Abu Bakr Muhammad ibn Zakariyya al-Razi (d. 925), or commonly Muhammad al-Razi, was a renowned 9th century Muslim physician in the so-called Golden Age of Islam.
Regarded as one of the most important figures in the history of medicine, al-Razi mastered several fields of knowledge including alchemy, logic, astronomy, grammar, and philosophy. He also pioneered the scientific experimental method in medicine.
Al-Razi was the first to differentiate between smallpox and measles, describing their characteristics in his treatise al-Judari wa al-Hasbah (Smallpox and Measles) which was later translated into Latin and other European languages.
In the early 10th century, Caliph al-Muktafi (d. 908) appointed al-Razi as chief physician of Baghdad and commissioned him to choose the site of a new mustashfa (hospital). Conducting an experiment by hanging fresh meats in several districts in Baghdad, he decided the spot where the meat was slowest to rot as having the cleanest air and healthiest environment therefore most suitable.
Al-Razi’s scientific practice adhered to an epistemology which, in addition to true and corroborated reports, accepts observation as a means of obtaining knowledge and a basis for verifying calculation.
In his career, al-Razi made significant paradigm shifts in the medical field through his critique of Greek medicine. He also criticised medical practitioners who had neither accreditation nor proper training in another of his work with a long Arabic title which can be translated as Why People prefer Charlatans and Liars to Skilled Doctors.
In his view, medical knowledge is ever expanding. In order to keep treatments effective, a medical practitioner or a doctor should keep up to date with the latest medical knowledge by always studying the texts and obtaining new information.
In addition to the medical classification method al-Razi introduced in his voluminous work al-Hawi (Virtuous Life), which became the standard reference in Europe for hundreds of years, he also gave alchemical recipes for producing glycerine from olive oil and making pleasant smelling hard toilet soap.
The notion of diseases-causing infective agents, such as microbes and viruses, was unknown during al-Razi’s time, but today we know that cleaning with soap is the best defence against them. The hybrid structure of soap contains pin-shaped molecules with hydrophobic tails which destroy pathogens by wedging in and breaking apart their lipid (fat) membranes.
Apart from soap export from Syria to Europe and other parts of the Muslim world, it is known that Europeans imported copiously from the scientific and medical tradition of the Muslims in their encounters during the Crusades.
Meanwhile, the deadly bubonic plague called “Black Death” was spreading in Europe and killing between 75 to 200 million people, about 45–50 per cent of the European population, around 1347–1351.
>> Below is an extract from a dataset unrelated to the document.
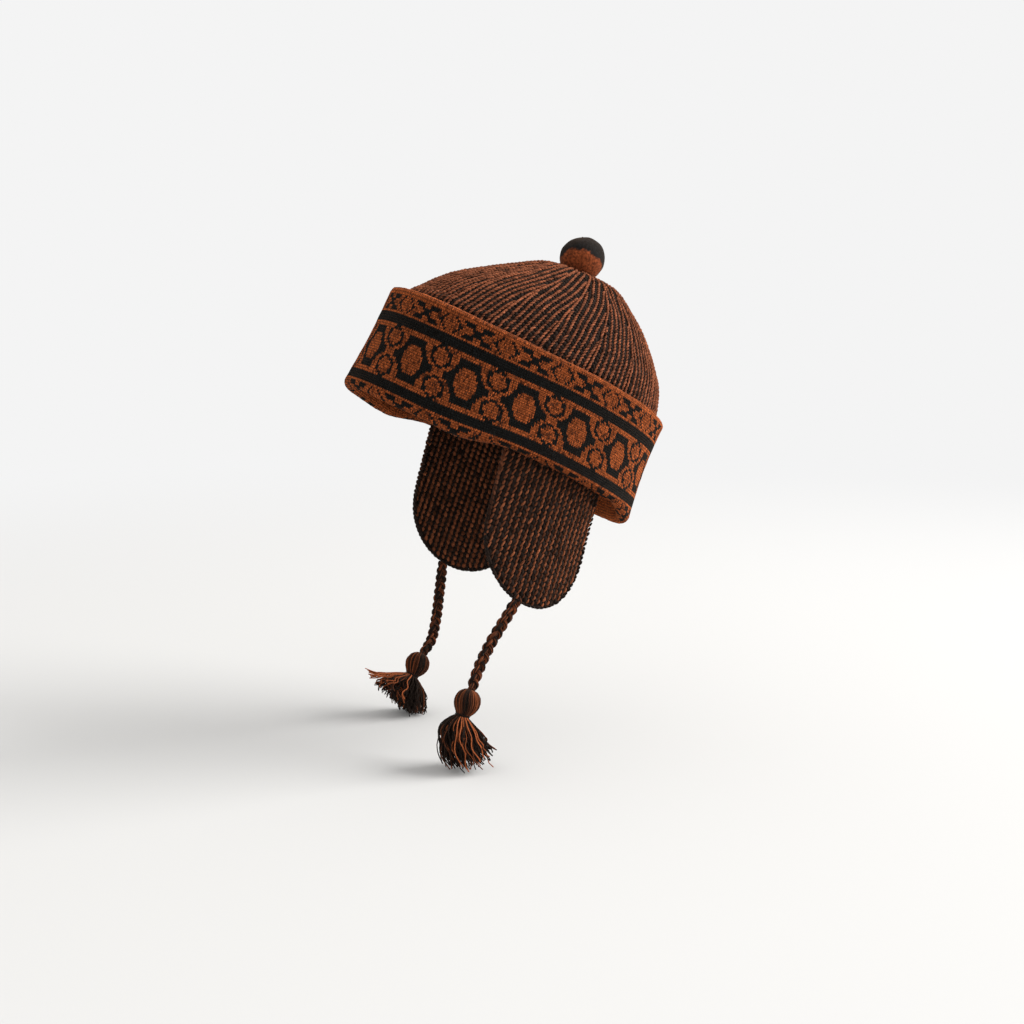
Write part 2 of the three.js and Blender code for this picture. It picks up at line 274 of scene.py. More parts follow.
def closeMaterial(tree, values, black, rust, rim, strength, looks):
    # The two colours are mixed by "rust" and dimmed by "light", and "height" gives a fine relief.
    colours = {"Factor": values["rust"], "A": linear(black), "B": linear(rust)}
    mixed = addNode(tree, "ShaderNodeMix", colours, data_type="RGBA").outputs["Result"]
    lit = {0: mixed, "Scale": values["light"]}
    colour = addNode(tree, "ShaderNodeVectorMath", lit, operation="SCALE")
    relief = {"Height": values["height"], "Strength": strength, "Distance": wool["bump"] * mm}
    normal = addNode(tree, "ShaderNodeBump", relief)
    sheen = {"Sheen Weight": wool["fuzz"], "Sheen Tint": linear(rim)}
    inputs = {**looks, **sheen, "Base Color": colour, "Normal": normal}
    shader = addNode(tree, "ShaderNodeBsdfPrincipled", inputs)
    addNode(tree, "ShaderNodeOutputMaterial", {"Surface": shader})


def woolMaterial(name, rust, black, mottle=0.35, grain=0.45, rows=0.0):
    # Spun wool: a matt yarn with stray fibres, so it has no gloss, a soft light rim and a broken fine grain.
    material, tree = newMaterial(name)
    place = addNode(tree, "ShaderNodeTexCoord").outputs["Object"]
    values = {
        label: addNode(tree, "ShaderNodeAttribute", attribute_name=label).outputs["Fac"]
        for label in ("rust", "shade", "row", "proud")
    }
    for label, scale, detail, rough in (
        ("blotch", 160.0, 3.0, 0.5),
        ("fleck", 1 / (2.2 * grain * mm), 3.0, 0.6),
        ("height", 1 / (grain * mm), 2.0, 0.7),
    ):
        inputs = {"Vector": place, "Scale": scale, "Detail": detail, "Roughness": rough}
        values[label] = addNode(tree, "ShaderNodeTexNoise", inputs)
    steps = [
        ("flecked", "MULTIPLY_ADD", "fleck", 6 * mottle, 1 - 3 * mottle),
        ("speckle", "MAXIMUM", "flecked", 0.1),
        ("clouded", "MULTIPLY_ADD", "blotch", 0.5, 0.75),
        ("tone", "MULTIPLY", "clouded", "speckle"),
        ("brightness", "ADD", "shade", 1.0),
        ("light", "MULTIPLY", "tone", "brightness"),
    ]
    if rows:
        # Between rows and between stitches the yarn dips: painted shade darkens its colour there, and its
        # relief deepens.
        steps += [
            ("turned", "MULTIPLY", "row", math.pi),
            ("wave", "SINE", "turned"),
            ("arch", "ABSOLUTE", "wave"),
            ("bulge", "MULTIPLY", "arch", "proud"),
            # Painted shade: the colour is dimmed where the yarn dips between rows and stitches.
            ("paintedValleyShade", "MULTIPLY_ADD", "bulge", 1.25, 0.3),
            ("light", "MULTIPLY", "light", "paintedValleyShade"),
            ("height", "MULTIPLY_ADD", "bulge", rows, "height"),
        ]
    addSteps(tree, values, steps)
    looks = {"Roughness": 0.95, "Specular IOR Level": 0.08, "Sheen Roughness": 0.5}
    closeMaterial(tree, values, black, rust, wool["rim"], 0.8, looks)
    return material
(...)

At that time, the world had yet to come up with inoculation and antibiotics, therefore it appeared that the Europeans merely survived the plague until its disappearance. Whatever preventive measures and treatments they developed were adopted by the Muslims when the plague afflicted them too.
Jared Diamond wrote in his book Guns, Germs, and Steel (1997) that when the Spanish conquistadors went to colonise the Americas in the early 16th century, they brought along disease-causing viruses of smallpox, measles, influenza, typhus, and bubonic plague.
The Spanish had failed in their first attack to conquer the Aztecs, but soon smallpox began to spread among the Native South Americans, severely weakening them. Over time, the diseases brought by the Europeans killed “an estimated 95 percent of the pre-Columbian Native American population.”
After smallpox killed the Inca emperor Huayna Capac and most of his court in 1526, an epidemic of the disease led the disputing claimants of the imperial throne into the Inca Civil War of Succession.
The Spanish took advantage of the internal strife, “killing thousands of natives” without losing a single soldier of the 168-strong Spaniard army at the Battle of Cajamarca in 1532.
On the one hand, the Spanish had the advantage over the natives from their literacy, superior military equipment and logistics, and strategy in exploiting the Incan political division and disease-induced vulnerability.
On the other hand, the Incas were neither known to be a literate society, save for the small elite class, nor did they possess any scientific thinking or medical knowledge to treat new maladies, both political and physiological, which had left them exposed to conquest and extermination.
How does history relate to the present pandemic situation? From the above, it can be surmised that it is the culture of knowledge and scientific thinking that allowed the Muslim and Western civilisations to survive disasters and calamities. Instead, failure to develop them is the surest road towards downfall.
Despite today’s advances in science and technology, we can still fail when we let ignorance manifest selfish acts amidst crises which can threaten to frustrate efforts to overcome any major catastrophes. Indeed, history speaks for itself.